What the task requires: For this exercise, write out exactly, and only, the lines running from the line that contains "front_leg_plates();" through the line that contains "imported = [obj".

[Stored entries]
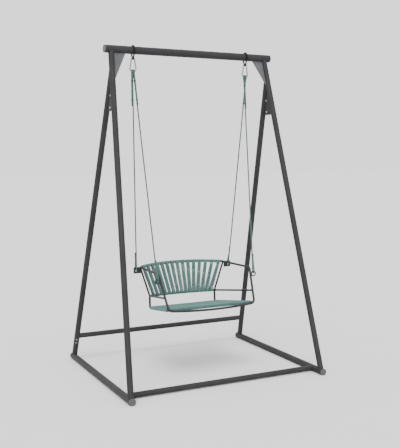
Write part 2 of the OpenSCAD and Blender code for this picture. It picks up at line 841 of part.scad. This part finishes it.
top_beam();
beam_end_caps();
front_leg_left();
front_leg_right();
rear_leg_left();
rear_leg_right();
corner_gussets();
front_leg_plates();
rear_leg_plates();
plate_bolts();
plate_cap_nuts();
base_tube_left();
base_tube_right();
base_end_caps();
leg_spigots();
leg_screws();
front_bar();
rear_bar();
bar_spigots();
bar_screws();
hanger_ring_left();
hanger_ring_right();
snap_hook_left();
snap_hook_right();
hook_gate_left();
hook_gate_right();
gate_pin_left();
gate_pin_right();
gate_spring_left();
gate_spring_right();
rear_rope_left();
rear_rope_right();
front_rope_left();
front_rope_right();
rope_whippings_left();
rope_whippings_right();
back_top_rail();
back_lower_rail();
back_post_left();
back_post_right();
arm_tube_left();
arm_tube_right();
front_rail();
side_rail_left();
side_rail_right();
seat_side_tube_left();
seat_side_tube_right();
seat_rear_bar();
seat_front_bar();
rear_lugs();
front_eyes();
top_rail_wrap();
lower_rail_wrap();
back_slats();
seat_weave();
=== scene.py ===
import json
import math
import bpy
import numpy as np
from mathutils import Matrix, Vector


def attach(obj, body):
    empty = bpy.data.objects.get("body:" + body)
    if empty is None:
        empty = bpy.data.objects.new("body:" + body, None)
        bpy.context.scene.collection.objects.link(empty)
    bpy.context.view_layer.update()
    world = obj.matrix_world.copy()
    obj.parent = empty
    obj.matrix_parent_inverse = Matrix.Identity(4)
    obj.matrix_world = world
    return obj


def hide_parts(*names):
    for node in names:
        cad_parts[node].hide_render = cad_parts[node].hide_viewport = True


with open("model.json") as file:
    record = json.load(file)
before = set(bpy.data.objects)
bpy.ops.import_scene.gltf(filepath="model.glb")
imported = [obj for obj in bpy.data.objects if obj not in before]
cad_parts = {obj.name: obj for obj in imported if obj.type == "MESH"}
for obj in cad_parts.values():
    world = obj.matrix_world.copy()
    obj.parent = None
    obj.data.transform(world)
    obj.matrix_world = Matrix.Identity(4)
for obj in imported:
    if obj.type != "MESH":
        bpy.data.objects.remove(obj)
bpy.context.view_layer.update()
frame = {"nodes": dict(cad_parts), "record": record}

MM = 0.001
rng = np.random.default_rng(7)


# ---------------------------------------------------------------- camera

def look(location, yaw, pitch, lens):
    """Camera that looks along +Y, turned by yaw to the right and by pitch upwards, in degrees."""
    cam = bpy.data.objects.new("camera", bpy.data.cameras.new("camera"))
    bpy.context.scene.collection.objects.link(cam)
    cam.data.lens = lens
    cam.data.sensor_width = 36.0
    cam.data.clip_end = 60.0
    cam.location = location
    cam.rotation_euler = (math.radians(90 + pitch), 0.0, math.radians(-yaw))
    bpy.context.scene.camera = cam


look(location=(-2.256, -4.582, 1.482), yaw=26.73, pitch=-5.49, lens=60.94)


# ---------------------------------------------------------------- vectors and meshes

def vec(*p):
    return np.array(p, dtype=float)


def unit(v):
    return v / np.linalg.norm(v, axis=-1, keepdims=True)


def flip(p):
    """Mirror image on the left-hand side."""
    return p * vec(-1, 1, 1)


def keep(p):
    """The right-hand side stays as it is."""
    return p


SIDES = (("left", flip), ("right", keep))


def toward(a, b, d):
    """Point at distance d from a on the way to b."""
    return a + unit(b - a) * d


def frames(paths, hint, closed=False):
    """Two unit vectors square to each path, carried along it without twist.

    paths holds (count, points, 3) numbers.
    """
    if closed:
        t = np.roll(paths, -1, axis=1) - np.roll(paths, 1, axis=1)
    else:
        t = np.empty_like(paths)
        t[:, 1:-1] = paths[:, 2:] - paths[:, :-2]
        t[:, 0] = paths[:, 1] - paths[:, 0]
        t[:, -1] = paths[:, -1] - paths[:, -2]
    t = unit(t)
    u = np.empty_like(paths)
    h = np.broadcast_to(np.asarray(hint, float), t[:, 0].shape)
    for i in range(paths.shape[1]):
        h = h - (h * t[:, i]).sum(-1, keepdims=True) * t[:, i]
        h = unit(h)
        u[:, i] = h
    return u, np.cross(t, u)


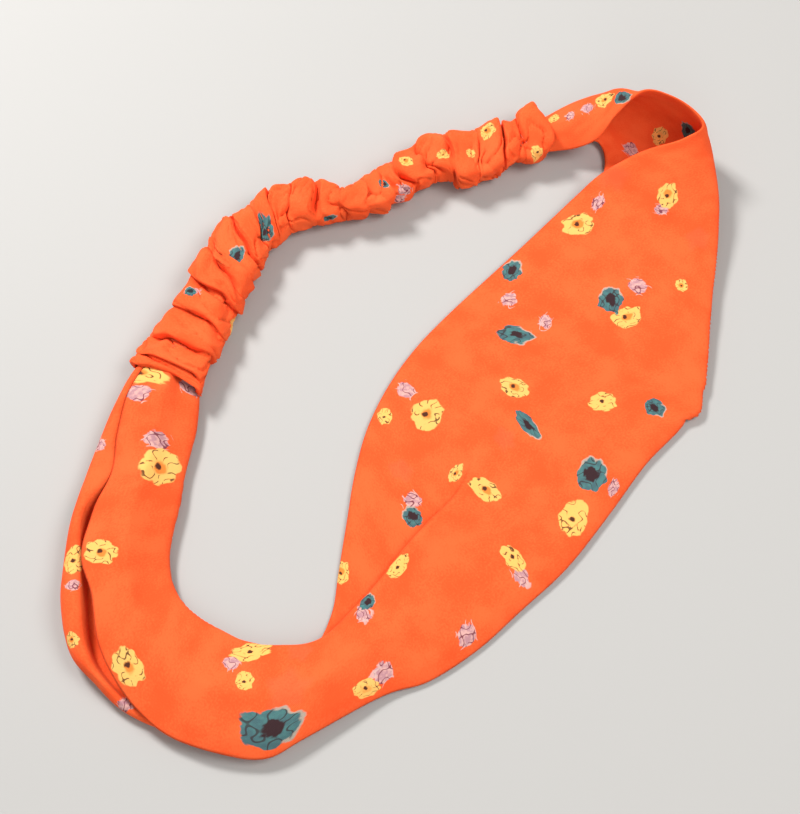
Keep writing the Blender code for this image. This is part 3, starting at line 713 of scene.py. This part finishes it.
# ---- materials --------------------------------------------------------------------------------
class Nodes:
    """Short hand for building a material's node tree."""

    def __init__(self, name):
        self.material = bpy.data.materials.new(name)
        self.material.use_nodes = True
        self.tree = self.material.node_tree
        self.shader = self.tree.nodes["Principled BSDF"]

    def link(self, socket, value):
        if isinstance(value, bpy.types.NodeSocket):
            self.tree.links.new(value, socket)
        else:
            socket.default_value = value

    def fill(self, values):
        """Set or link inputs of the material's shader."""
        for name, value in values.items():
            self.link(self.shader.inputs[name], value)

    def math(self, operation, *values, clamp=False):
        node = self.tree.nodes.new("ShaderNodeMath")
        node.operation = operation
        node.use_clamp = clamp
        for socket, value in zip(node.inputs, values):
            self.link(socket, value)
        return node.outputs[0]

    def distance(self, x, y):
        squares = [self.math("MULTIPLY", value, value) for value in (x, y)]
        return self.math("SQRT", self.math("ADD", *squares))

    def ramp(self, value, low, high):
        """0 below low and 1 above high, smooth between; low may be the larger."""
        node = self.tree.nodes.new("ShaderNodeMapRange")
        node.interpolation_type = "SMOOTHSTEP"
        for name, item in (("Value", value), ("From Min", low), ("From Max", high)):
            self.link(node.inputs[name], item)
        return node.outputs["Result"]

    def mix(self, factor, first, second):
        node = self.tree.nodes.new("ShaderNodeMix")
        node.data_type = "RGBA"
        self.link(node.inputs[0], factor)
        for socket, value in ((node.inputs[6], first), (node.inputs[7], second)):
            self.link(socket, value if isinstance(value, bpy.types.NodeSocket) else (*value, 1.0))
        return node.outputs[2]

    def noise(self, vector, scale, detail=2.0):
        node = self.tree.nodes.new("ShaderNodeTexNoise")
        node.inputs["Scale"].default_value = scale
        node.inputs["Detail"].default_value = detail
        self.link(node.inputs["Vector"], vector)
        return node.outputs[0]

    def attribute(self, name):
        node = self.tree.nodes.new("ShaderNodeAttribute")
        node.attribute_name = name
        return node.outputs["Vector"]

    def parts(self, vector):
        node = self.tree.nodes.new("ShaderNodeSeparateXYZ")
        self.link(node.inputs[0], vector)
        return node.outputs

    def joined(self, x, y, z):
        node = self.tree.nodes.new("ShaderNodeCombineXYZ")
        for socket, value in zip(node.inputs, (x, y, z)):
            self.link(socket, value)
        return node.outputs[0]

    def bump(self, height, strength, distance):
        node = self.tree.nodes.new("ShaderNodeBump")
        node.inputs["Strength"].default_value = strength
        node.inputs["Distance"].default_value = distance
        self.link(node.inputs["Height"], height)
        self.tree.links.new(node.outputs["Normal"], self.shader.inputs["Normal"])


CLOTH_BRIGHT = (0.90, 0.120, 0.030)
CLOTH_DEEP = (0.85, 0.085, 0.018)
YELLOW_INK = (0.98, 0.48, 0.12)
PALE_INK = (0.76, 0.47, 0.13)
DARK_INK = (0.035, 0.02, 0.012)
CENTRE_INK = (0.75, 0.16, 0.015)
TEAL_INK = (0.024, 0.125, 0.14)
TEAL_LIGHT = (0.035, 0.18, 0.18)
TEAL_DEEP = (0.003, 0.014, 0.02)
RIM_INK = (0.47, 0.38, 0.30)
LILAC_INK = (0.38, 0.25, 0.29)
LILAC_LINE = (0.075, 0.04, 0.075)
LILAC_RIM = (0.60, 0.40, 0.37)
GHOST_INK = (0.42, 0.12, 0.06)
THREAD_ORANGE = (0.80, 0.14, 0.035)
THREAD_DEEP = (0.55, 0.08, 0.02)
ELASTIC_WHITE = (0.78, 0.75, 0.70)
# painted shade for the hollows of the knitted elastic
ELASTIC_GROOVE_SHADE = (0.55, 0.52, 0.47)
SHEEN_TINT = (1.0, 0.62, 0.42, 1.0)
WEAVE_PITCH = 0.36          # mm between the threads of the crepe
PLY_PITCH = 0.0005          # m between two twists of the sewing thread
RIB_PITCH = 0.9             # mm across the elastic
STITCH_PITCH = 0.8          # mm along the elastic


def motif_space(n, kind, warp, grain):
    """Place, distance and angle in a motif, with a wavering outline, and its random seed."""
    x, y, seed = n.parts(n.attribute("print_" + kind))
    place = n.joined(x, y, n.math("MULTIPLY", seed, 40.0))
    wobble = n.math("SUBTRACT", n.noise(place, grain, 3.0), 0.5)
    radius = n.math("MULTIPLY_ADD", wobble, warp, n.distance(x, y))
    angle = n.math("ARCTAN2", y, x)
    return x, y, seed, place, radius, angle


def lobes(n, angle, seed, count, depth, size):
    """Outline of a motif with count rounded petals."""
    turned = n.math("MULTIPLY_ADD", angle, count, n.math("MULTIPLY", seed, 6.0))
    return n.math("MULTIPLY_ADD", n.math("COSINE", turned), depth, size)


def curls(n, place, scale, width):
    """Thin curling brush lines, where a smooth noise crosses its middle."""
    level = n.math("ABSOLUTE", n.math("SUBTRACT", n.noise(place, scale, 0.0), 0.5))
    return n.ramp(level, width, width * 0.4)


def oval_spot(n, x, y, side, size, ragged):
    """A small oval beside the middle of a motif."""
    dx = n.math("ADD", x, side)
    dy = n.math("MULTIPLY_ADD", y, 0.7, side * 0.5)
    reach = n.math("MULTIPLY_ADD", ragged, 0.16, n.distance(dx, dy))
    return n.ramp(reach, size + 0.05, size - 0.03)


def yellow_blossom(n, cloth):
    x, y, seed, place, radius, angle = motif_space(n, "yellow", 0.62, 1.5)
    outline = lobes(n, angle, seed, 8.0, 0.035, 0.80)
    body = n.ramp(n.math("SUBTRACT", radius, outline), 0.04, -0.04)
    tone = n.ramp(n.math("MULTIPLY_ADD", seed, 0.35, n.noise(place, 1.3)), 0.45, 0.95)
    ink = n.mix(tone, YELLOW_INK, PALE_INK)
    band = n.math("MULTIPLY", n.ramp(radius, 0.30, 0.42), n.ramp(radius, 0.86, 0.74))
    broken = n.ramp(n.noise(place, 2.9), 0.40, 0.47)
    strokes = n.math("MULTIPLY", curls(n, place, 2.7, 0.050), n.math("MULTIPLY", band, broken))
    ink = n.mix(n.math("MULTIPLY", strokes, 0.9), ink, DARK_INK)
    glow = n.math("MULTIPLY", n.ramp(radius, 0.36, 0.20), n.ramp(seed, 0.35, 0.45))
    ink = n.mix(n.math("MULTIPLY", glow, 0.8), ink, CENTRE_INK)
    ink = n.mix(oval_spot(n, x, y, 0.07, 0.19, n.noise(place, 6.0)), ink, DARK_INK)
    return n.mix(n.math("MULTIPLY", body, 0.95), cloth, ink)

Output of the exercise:
front_leg_plates();
rear_leg_plates();
plate_bolts();
plate_cap_nuts();
base_tube_left();
base_tube_right();
base_end_caps();
leg_spigots();
leg_screws();
front_bar();
rear_bar();
bar_spigots();
bar_screws();
hanger_ring_left();
hanger_ring_right();
snap_hook_left();
snap_hook_right();
hook_gate_left();
hook_gate_right();
gate_pin_left();
gate_pin_right();
gate_spring_left();
gate_spring_right();
rear_rope_left();
rear_rope_right();
front_rope_left();
front_rope_right();
rope_whippings_left();
rope_whippings_right();
back_top_rail();
back_lower_rail();
back_post_left();
back_post_right();
arm_tube_left();
arm_tube_right();
front_rail();
side_rail_left();
side_rail_right();
seat_side_tube_left();
seat_side_tube_right();
seat_rear_bar();
seat_front_bar();
rear_lugs();
front_eyes();
top_rail_wrap();
lower_rail_wrap();
back_slats();
seat_weave();
=== scene.py ===
import json
import math
import bpy
import numpy as np
from mathutils import Matrix, Vector


def attach(obj, body):
    empty = bpy.data.objects.get("body:" + body)
    if empty is None:
        empty = bpy.data.objects.new("body:" + body, None)
        bpy.context.scene.collection.objects.link(empty)
    bpy.context.view_layer.update()
    world = obj.matrix_world.copy()
    obj.parent = empty
    obj.matrix_parent_inverse = Matrix.Identity(4)
    obj.matrix_world = world
    return obj


def hide_parts(*names):
    for node in names:
        cad_parts[node].hide_render = cad_parts[node].hide_viewport = True


with open("model.json") as file:
    record = json.load(file)
before = set(bpy.data.objects)
bpy.ops.import_scene.gltf(filepath="model.glb")
imported = [obj for obj in bpy.data.objects if obj not in before]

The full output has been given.